Qué duro que esto suceda en este país, donde un día de semana cualquiera, por descuido, por desdén y por qué más da, cinco mil años de historia acaban carbonizados en cuestión de minutos. Hay indignación y reclamo posteriores, detallada explicación de todo lo que pudo haberse hecho para evitarlo, argumentación que corre paralela a la convicción de que no pasará nada porque así son las cosas en este país que ahora celebra.

Qué fuerte que esto suceda en este país donde está casi establecido que el rabo de paja es un rasgo en común de todo aquel que reclame votos. Lo arrastra la oposición, el oficialismo, presidentes, expresidentes y aquellos que están en el medio. La situación establece un inmenso techo de vidrio sobre la nación, dejando a quienes la manejan (es un decir, todos ellos tienen choferes) mirándose a la cara como dos cowboys a punto de desenfundar. Cómo no celebrar. Tiritando, posiblemente, pero celebrar.

Qué difícil celebrar en este país, donde hace casi un año la naturaleza arrasó con tanto y la prometida reconstrucción se entrampa en un proceso que nace condenado por la burocracia, el egoísmo y la incompetencia. Al cabo de diez meses perdidos, el ciclo natural de lluvias se empieza a anunciar nuevamente, y el desastre amenaza con parsimonia e inevitabilidad. Pero qué golazo el de Farfán. Ojalá calmara los cielos.

Pero es en este mismo país donde se quema el pasado, se ensucia el presente y se ignora el futuro, en que millones de personas de bien se levantan, desayunan (o no), se lavan los dientes y salen a la calle dispuestos a darle la contra a todo lo anterior sin que nadie los reconozca, premie o tenga que pedírselo. “Creo en el trabajo sobre todas las cosas”, dice el entrenador argentino del equipo nacional que ha logrado ganarle a la maldición de hacer las cosas mal. La disciplina, la honradez y la convicción también pueden ser peruanas.

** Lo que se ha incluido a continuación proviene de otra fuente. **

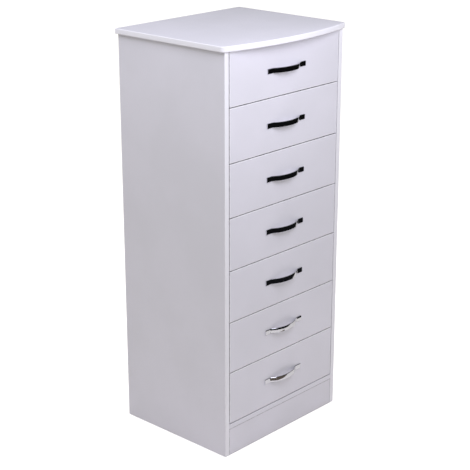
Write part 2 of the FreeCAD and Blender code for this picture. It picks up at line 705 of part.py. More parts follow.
def make_box_side(number):
    """Left drawer side: runner groove outside, bottom groove and cam seats inside."""
    body = make_board(f"drawer_{number}_left_side", "YZ_Plane",
                      ("box_length", "box_height", "drawer_board"),
                      (BOX_X, f"{FRONT_Y} + board", box_low(number)))
    runner = ("groove_stop", "runner_rise - runner_height / 2 - runner_play",
              "box_length - groove_stop", "runner_height + 2 * runner_play")
    pocket(body, "YZ_Plane", "0", "runner_groove", [runner], towards=1)
    bottom = ("0", "bottom_rise", "box_length", "hardboard + 2 * groove_play")
    pocket(body, "YZ_Plane", "drawer_board", "bottom_groove", [bottom], towards=-1)
    cams = [("cam_distance", z, "cam_radius + fit") for z in BOX_CAMS]
    pocket(body, "YZ_Plane", "drawer_board", "cam_height + fit", cams, towards=-1)
    bolts = [(BOLT_X, z, "bolt_head + fit") for z in BOX_CAMS]
    pocket(body, "XZ_Plane", "0", "cam_distance", bolts, towards=1)
    for radius, depth in (("screw_radius + fit", "drawer_board"), ("screw_head + fit", SCREW_SEAT)):
        screws = [("box_length - drawer_board / 2", z, radius) for z in BOX_CAMS]
        pocket(body, "YZ_Plane", "0", depth, screws, towards=1)
    return body


def make_box_back(number):
    """Back of a drawer, standing on the bottom between the two sides."""
    foot = "(bottom_rise + hardboard + 2 * groove_play)"
    body = make_board(f"drawer_{number}_back", "XZ_Plane",
                      (INNER_WIDTH, f"box_height - {foot}", "drawer_board"),
                      (f"{BOX_X} + drawer_board", f"{FRONT_Y} + board + box_length - drawer_board",
                       f"{box_low(number)} + {foot}"))
    screws = [("drawer_board / 2", f"{z} - {foot}", "screw_radius + fit")
              for z in BOX_CAMS]
    depth = f"{SCREW_REACH} - drawer_board"
    pocket(body, "YZ_Plane", "0", depth, screws, towards=1)
    pocket(body, "YZ_Plane", INNER_WIDTH, depth, screws, towards=-1)
    return body


def make_box_bottom(number):
    """Hardboard bottom in the grooves of the front and sides, under the back."""
    reach = "(bottom_groove - spare)"
    return make_board(f"drawer_{number}_bottom", "XY_Plane",
                      (f"{INNER_WIDTH} + 2 * {reach}", f"box_length + {reach}", "hardboard"),
                      (f"{BOX_X} + drawer_board - {reach}", f"{FRONT_Y} + board - {reach}",
                       f"{box_low(number)} + bottom_rise + groove_play"))


def add_arc(sketch, centre, radius, start, end):
    """Add an anticlockwise arc between two angles in radians."""
    circle = Part.Circle(centre, Z_AXIS, radius)
    return sketch.addGeometry(Part.ArcOfCircle(circle, start, end))


def draw_strap_path(body):
    """Draw a strap's middle line in plan: foot, bend, leg, shoulder, arch and back down again."""
    half_thick = SIZE["handle_thick"] / 2
    half_length = SIZE["handle_length"] / 2
    foot_end = half_length - SIZE["foot_length"]
    slope = math.radians(SIZE["leg_slope"])
    bend = SIZE["bend_radius"] + half_thick
    shoulder = SIZE["shoulder_radius"] - half_thick
    arch = SIZE["arch_radius"] - half_thick
    apex_out = SIZE["handle_reach"] - half_thick
    bend_out = half_thick + bend
    arch_out = apex_out - arch
    # Measured square to the leg, the centres of bend and shoulder are the sum of their radii
    # apart, and that fixes the slope at which the arch hands over to the shoulder.
    square_to_leg = (foot_end * math.sin(slope) + (bend_out - arch_out) * math.cos(slope)
                     - bend - shoulder)
    hand_over = slope - math.acos(square_to_leg / (arch - shoulder))
    shoulder_x = (arch - shoulder) * math.sin(hand_over)
    shoulder_out = arch_out + (arch - shoulder) * math.cos(hand_over)

    path = new_sketch(body, "XY_Plane")
    normal = FreeCAD.Vector(math.sin(slope), -math.cos(slope))
    shoulder_centre = FreeCAD.Vector(shoulder_x, -shoulder_out)
    bend_centre = FreeCAD.Vector(foot_end, -bend_out)
    leg_top = shoulder_centre + normal * shoulder
    leg_foot = bend_centre - normal * bend
    heel = FreeCAD.Vector(foot_end, -half_thick)
    tip = FreeCAD.Vector(half_length, -half_thick)

    def mirrored(point):
        return FreeCAD.Vector(-point.x, point.y)

    down = math.pi / 2
    left_foot = path.addGeometry(Part.LineSegment(mirrored(tip), mirrored(heel)))
    left_bend = add_arc(path, mirrored(bend_centre), bend, down - slope, down)
    left_leg = path.addGeometry(Part.LineSegment(mirrored(leg_foot), mirrored(leg_top)))
    left_shoulder = add_arc(path, mirrored(shoulder_centre), shoulder,
                            -down - slope, -down - hand_over)
    arch_arc = add_arc(path, FreeCAD.Vector(0, -arch_out), arch,
                       -down - hand_over, hand_over - down)
    right_shoulder = add_arc(path, shoulder_centre, shoulder, hand_over - down, slope - down)
    right_leg = path.addGeometry(Part.LineSegment(leg_top, leg_foot))
    right_bend = add_arc(path, bend_centre, bend, down, down + slope)
    right_foot = path.addGeometry(Part.LineSegment(heel, tip))
    apex = path.addGeometry(Part.Point(FreeCAD.Vector(0, -apex_out)), True)

    for joint in ((left_foot, 2, left_bend, 2), (left_bend, 1, left_leg, 1),
                  (left_leg, 2, left_shoulder, 1), (left_shoulder, 2, arch_arc, 1),
                  (arch_arc, 2, right_shoulder, 1), (right_shoulder, 2, right_leg, 1),
                  (right_leg, 2, right_bend, 2), (right_bend, 1, right_foot, 1)):
        path.addConstraint(Sketcher.Constraint("Tangent", *joint))
    path.addConstraint(Sketcher.Constraint("Horizontal", right_foot))
    path.addConstraint(Sketcher.Constraint("Symmetric", left_foot, 1, right_foot, 2, -2))
    path.addConstraint(Sketcher.Constraint("Symmetric", left_foot, 2, right_foot, 1, -2))
    for first, second in ((left_bend, right_bend), (left_shoulder, right_shoulder),
                          (left_leg, right_leg)):
        path.addConstraint(Sketcher.Constraint("Equal", first, second))
    path.addConstraint(Sketcher.Constraint("PointOnObject", arch_arc, 3, -2))
    path.addConstraint(Sketcher.Constraint("PointOnObject", apex, 1, arch_arc))
    bind_point(path, apex, 1, "0", "handle_thick / 2 - handle_reach")
    bind_point(path, right_foot, 2, "handle_length / 2", "0 - handle_thick / 2")
    foot = Sketcher.Constraint("DistanceX", right_foot, 1, right_foot, 2, SIZE["foot_length"])
    bind(path, foot, "foot_length")
    for arc, radius, formula in ((right_bend, bend, "bend_radius + handle_thick / 2"),
                                 (right_shoulder, shoulder, "shoulder_radius - handle_thick / 2"),
                                 (arch_arc, arch, "arch_radius - handle_thick / 2")):
        bind(path, Sketcher.Constraint("Radius", arc, radius), formula)
    bind(path, Sketcher.Constraint("Angle", right_leg, slope), "leg_slope * 1 deg")
    return path


def draw_strap_section(body):
    """Draw a strap's section at its left end: flat inside, crowned outside, broken edges."""
    high = SIZE["handle_width"] / 2
    crest = SIZE["handle_thick"]
    shoulder = crest - SIZE["handle_crown"]
    ease = SIZE["handle_ease"]
    corners = [(0, -high), (0, high), (ease - shoulder, high), (-shoulder, high - ease),
               (-shoulder, ease - high), (ease - shoulder, -high)]
    points = [FreeCAD.Vector(*corner) for corner in corners]
    crowned_side = 3
    section = new_sketch(body, "YZ_Plane", "0 - handle_length / 2")
    for side, start in enumerate(points):
        end = points[(side + 1) % len(points)]
        if side == crowned_side:
            section.addGeometry(Part.Arc(start, FreeCAD.Vector(-crest, 0), end))
        else:
            section.addGeometry(Part.LineSegment(start, end))
    for side in range(len(points)):
        following = (side + 1) % len(points)
        section.addConstraint(Sketcher.Constraint("Coincident", side, 2, following, 1))
    top = "handle_width / 2"
    out = "0 - handle_thick + handle_crown"
    bind_point(section, 0, 1, "0", f"0 - {top}")
    bind_point(section, 1, 1, "0", top)
    bind_point(section, 2, 1, f"{out} + handle_ease", top)
    bind_point(section, 3, 1, out, f"{top} - handle_ease")
    bind_point(section, 4, 1, out, f"handle_ease - {top}")
    bind_point(section, 5, 1, f"{out} + handle_ease", f"0 - {top}")
    crest_point = section.addGeometry(Part.Point(FreeCAD.Vector(-crest, 0)), True)
    section.addConstraint(Sketcher.Constraint("PointOnObject", crest_point, 1, crowned_side))
    bind_point(section, crest_point, 1, "0 - handle_thick", "0")
    return section


def make_handle(number):
    """Arched strap handle: a strap swept along its path, with two threaded spigots."""
    label = f"drawer_{number}_handle"
    body = new_body(label, "0", FRONT_Y, front_middle(number))
    path = draw_strap_path(body)
    section = draw_strap_section(body)
    pipe = body.newObject("PartDesign::AdditivePipe", f"{label}_strap")
    pipe.Profile = section
    pipe.Spine = path
    document.recompute()
    before = body.Shape.Volume
    centres = [f"{sign} * hole_pitch / 2" for sign in (-1, 1)]
    spigots = [(x, "0", "spigot_radius") for x in centres]
    pad(body, "XZ_Plane", "0", "spigot_length", spigots)
    if body.Shape.Volume <= before:
        raise RuntimeError(f"the spigots of {label} add nothing")
    threads = [(x, "0", "thread_radius + fit") for x in centres]
    pocket(body, "XZ_Plane", "spigot_length", "thread_depth", threads, towards=-1)
    return body


def make_drawer(number, masters):
    """Make every piece of one drawer."""
    left = make_box_side(number)
    pieces = [
        make_front(number),
        left,
        mirror(left, f"drawer_{number}_right_side"),
        make_box_back(number),
        make_box_bottom(number),
        make_handle(number),
    ]
    low = box_low(number)
    middle = front_middle(number)
    back_y = f"{FRONT_Y} + board + box_length - drawer_board / 2"
    fixings = []
    for sign, inwards in ((-1, X_AXIS), (1, -X_AXIS)):
        outer = f"{sign} * ({FRONT_WIDTH}) / 2"
        fixings.append(copy_of(masters["handle_screw"],
                               (f"{sign} * hole_pitch / 2", f"{FRONT_Y} + board", middle),
                               Y_AXIS, X_AXIS))
        for height in BOX_CAMS:
            inner_face = f"{outer} - {sign} * (drawer_board - cam_height)"
            fixings.append(copy_of(masters["cam"],
                                   (inner_face, f"{FRONT_Y} + board + cam_distance",
                                    f"{low} + {height}"), inwards, Y_AXIS))
            fixings.append(copy_of(masters["bolt"],
                                   (f"{outer} - {sign} * ({BOLT_X})", f"{FRONT_Y} + board",
                                    f"{low} + {height}"), Y_AXIS, Z_AXIS))
            fixings.append(copy_of(masters["screw"],
                                   (f"{outer} - {sign} * (screw_length + head_sink)", back_y,
                                    f"{low} + {height}"), -inwards, Z_AXIS))
    pieces.append(make_group(f"drawer_{number}_fixings", fixings))
    return pieces


# ---------------------------------------------------------------- checks and export

def check(pieces):
    """Stop if any object failed or any sub-part has a bad shape."""
    for item in document.Objects:
        if "Invalid" in item.State or "Error" in item.State:
            raise RuntimeError(f"{item.Name} failed: {item.State}")
    for piece in pieces:
        if piece.Shape.isNull() or not piece.Shape.isValid():
            raise RuntimeError(f"{piece.Label} has a bad shape")


def export(pieces):
    """Write each sub-part to a STEP file of its own name."""
    os.makedirs("parts", exist_ok=True)
    for piece in pieces:
        piece.Shape.exportStep(f"parts/{piece.Label}.step")


make_sheet()
fixing_masters = {
    "strip": make_strip(),
    "glide": make_glide(),
    "dowel": make_dowel(),
    "cam": make_cam_lock(),
    "bolt": make_cam_bolt(),
    "screw": make_wood_screw(),
    "handle_screw": make_handle_screw(),
}
sub_parts = make_carcass(fixing_masters)
for drawer_number in range(1, DRAWERS + 1):
    sub_parts += make_drawer(drawer_number, fixing_masters)
document.recompute()
check(sub_parts)
export(sub_parts)
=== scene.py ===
import math
import bpy
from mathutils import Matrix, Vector


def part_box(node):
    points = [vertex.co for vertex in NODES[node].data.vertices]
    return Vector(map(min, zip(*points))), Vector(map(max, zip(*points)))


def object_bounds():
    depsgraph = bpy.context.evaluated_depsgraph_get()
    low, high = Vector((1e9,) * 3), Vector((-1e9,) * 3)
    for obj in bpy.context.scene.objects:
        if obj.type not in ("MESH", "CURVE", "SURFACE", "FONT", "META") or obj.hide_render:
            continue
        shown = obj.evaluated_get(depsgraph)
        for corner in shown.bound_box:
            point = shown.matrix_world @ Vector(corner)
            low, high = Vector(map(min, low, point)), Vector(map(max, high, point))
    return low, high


# Looks of a tall, narrow chest of seven drawers: satin white foil on particle board, chrome
# strap handles, matt drawer boxes. Metres; +X is the chest's right, -Y its front, +Z up.

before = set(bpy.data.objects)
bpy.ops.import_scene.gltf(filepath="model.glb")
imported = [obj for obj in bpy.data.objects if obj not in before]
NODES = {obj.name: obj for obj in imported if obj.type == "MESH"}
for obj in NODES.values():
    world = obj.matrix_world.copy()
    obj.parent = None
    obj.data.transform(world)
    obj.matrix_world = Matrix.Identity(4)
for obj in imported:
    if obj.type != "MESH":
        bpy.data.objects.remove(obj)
CAD_LOW, CAD_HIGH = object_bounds()
MIDDLE = (CAD_LOW + CAD_HIGH) / 2
DRAWERS = 7

# Camera: a tall object seen a little from above and from its left front.
CAMERA_AZIMUTH = math.radians(47.35)
CAMERA_FALL = math.radians(19.06)
CAMERA_DISTANCE = 3.846
CAMERA_AIM = MIDDLE + Vector((-0.002, 0.003, -0.024))
CAMERA_LENS = 99.0
CAMERA_REACH = 60.0

# Strengths of the even light around, for matt surfaces and in reflections, and of the glow
# that whitens the floor for the camera alone.
FILL_STRENGTH = 0.467
REFLECTED_STRENGTH = 0.057
FLOOR_GLOW = 0.75

# Soft square lights: name, place, point that it faces, size, power and if reflections show it.
LIGHTS = [
    ("key", (-0.3, -1.3, 1.8), (0.0, -0.2, 1.1), 0.8, 8.8, True),
    ("near_key", (-0.1, -0.8, 1.5), (0.0, -0.2, 1.1), 0.6, 2.7, False),
    ("overhead", (-1.0, 0.1, 2.4), (0.0, 0.0, 1.1), 1.0, 15.5, False),
    ("right_rear", (2.2, 0.6, 1.4), (0.25, 0.0, 0.8), 1.2, 14.0, False),
]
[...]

Una de esas personas —su nombre es Josefina—, esta mañana, al cabo de un año quemándose las pestañas, da su último examen para aprender a ser alguien que ayude a curar y a curarnos. Es mi hija, eso es anécdota. Lo que importa es que sea ciudadana de un país cansado de ser agreste y desalmada tierra de desconcertadas gentes que caminan siempre buscando el atajo y con un puñal bajo la manga.

Da orgullo, y alivio antes que alegría, poder regresar a la vieja escuela de ese arquero argelino que fungía de filósofo cuando decía: “Quiero creer que en los hombres hay más cosas dignas de admiración que de desprecio”.

Jose, reconócete en lo admirable. Rusia es solo una metáfora. Lo que importa es que estamos de vuelta. Seamos lo que siempre se decía que no podíamos ser.